### OBJECTIVE
Only the number is wanted: how many lines contain the string "manifold"?

### COLLECTED MATERIAL
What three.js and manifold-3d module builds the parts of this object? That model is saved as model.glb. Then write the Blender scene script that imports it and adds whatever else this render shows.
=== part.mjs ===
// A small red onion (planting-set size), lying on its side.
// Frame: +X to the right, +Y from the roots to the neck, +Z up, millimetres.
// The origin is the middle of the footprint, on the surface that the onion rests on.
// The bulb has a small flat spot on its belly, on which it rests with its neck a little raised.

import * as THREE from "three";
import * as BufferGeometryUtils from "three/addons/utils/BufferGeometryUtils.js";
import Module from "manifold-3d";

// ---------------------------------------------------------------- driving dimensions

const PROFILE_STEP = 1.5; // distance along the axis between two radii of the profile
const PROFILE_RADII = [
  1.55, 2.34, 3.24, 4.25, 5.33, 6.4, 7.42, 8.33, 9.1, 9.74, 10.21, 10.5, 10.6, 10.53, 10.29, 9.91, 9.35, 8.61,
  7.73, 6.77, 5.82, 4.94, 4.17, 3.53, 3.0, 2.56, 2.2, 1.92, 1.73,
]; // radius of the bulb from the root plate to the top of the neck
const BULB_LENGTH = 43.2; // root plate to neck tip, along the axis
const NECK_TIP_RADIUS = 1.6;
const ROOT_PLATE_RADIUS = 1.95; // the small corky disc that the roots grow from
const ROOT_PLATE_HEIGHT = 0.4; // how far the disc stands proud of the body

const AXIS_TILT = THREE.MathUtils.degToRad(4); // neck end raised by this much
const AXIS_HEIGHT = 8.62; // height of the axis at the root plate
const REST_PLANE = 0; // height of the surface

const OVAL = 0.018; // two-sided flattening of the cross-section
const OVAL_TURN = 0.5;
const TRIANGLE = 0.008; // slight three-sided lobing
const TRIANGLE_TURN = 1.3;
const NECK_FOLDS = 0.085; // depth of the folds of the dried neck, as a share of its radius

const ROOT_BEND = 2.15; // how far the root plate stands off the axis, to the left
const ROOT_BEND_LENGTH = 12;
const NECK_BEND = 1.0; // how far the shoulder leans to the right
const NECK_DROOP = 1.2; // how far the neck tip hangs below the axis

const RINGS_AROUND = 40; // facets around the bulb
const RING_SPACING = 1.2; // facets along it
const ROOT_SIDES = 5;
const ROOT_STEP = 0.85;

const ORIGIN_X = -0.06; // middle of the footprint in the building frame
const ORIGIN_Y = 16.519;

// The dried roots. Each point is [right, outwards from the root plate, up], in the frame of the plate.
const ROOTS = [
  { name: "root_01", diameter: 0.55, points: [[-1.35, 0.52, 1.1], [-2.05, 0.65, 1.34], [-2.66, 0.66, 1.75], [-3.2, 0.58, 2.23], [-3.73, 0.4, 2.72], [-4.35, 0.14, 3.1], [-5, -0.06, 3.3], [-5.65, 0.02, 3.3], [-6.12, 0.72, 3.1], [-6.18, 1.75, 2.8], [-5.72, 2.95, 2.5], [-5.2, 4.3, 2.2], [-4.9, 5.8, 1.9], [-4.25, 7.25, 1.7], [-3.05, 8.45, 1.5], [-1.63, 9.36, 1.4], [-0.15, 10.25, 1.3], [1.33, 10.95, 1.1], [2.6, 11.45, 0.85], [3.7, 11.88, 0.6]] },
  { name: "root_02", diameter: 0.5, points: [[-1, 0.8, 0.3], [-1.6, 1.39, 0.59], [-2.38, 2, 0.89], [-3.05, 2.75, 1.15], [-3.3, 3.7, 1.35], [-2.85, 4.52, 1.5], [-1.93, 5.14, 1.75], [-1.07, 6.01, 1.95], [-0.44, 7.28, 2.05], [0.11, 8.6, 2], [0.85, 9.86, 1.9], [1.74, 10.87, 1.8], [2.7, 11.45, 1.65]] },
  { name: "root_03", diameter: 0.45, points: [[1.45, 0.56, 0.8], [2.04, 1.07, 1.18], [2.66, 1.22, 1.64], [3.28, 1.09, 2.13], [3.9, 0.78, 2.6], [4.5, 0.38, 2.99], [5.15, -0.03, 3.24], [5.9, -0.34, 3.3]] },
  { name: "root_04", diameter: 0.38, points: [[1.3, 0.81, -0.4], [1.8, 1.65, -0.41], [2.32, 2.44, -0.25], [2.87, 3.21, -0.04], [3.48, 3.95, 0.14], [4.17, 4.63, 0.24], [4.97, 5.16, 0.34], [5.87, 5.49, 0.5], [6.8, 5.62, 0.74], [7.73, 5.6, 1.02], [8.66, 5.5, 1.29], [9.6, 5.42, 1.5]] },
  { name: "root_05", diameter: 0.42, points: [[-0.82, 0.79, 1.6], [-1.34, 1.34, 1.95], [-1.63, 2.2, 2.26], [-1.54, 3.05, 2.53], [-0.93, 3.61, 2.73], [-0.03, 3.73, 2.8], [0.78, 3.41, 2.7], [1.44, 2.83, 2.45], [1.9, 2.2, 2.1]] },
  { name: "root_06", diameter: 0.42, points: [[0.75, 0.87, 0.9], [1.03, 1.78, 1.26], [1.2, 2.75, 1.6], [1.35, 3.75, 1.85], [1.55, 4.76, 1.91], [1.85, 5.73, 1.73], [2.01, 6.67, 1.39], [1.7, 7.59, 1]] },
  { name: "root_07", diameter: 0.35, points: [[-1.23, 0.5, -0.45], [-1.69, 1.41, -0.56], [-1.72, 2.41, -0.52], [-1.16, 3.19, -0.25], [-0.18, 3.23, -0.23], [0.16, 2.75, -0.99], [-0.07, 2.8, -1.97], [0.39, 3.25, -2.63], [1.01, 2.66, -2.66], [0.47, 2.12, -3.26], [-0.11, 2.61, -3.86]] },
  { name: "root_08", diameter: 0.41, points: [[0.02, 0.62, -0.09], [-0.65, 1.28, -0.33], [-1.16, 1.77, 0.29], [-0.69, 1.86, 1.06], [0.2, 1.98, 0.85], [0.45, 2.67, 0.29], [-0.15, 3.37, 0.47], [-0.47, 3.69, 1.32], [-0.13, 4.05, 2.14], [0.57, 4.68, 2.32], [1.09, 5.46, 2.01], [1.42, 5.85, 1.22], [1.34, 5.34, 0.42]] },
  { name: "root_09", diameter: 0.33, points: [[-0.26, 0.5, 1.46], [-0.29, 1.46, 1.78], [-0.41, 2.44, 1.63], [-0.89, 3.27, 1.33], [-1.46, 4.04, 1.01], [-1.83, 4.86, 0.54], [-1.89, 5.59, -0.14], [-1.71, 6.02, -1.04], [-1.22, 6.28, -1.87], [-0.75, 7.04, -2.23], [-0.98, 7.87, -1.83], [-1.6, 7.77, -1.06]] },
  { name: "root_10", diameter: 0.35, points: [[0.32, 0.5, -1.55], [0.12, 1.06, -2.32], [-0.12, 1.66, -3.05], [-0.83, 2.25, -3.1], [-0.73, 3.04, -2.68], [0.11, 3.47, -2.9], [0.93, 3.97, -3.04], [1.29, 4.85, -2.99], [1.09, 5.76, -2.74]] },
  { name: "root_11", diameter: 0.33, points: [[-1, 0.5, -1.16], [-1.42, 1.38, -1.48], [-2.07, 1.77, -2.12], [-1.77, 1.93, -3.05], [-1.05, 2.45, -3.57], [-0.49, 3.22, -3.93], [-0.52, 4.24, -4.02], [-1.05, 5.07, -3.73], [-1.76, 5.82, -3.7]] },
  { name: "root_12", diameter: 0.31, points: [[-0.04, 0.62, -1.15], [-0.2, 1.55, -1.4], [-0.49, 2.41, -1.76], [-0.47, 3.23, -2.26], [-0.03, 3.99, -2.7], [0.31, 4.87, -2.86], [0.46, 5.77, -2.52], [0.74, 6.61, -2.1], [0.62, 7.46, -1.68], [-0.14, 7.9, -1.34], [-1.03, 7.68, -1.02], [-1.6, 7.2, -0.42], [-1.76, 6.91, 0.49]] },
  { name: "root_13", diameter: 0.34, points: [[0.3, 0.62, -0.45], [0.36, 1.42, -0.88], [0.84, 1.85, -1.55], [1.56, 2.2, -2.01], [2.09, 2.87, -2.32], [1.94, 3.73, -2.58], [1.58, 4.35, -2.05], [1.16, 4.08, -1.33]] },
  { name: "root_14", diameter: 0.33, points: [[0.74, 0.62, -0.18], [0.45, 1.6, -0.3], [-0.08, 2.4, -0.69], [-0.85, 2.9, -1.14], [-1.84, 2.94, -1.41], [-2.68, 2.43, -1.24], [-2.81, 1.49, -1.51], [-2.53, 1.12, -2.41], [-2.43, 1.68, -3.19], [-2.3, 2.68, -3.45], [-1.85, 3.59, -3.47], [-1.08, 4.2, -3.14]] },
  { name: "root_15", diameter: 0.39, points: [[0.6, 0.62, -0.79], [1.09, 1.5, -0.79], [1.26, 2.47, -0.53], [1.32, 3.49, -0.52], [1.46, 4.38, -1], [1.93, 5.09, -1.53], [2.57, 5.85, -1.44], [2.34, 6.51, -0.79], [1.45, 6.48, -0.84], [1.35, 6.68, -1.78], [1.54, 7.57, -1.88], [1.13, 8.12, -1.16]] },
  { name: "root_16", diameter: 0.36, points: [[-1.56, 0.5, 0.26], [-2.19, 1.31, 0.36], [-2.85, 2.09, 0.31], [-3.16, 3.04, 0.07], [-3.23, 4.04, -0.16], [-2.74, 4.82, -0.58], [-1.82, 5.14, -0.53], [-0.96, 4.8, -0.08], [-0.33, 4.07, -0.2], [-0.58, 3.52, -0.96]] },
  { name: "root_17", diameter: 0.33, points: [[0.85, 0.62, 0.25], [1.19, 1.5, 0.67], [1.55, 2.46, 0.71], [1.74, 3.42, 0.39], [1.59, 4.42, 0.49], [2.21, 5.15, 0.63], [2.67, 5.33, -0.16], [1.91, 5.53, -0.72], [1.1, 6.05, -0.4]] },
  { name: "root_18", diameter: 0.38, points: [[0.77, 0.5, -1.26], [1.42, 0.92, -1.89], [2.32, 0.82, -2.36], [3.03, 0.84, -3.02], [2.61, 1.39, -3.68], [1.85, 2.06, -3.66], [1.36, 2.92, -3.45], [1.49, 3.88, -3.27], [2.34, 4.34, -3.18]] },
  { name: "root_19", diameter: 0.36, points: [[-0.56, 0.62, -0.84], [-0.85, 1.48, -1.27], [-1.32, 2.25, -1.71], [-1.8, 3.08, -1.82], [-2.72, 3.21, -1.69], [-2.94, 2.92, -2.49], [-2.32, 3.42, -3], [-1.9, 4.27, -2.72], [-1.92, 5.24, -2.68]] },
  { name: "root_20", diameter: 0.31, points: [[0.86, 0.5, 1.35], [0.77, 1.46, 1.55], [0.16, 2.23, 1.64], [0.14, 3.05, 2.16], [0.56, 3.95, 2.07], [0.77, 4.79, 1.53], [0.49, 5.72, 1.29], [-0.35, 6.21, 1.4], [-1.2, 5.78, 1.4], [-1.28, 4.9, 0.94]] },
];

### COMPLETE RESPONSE
2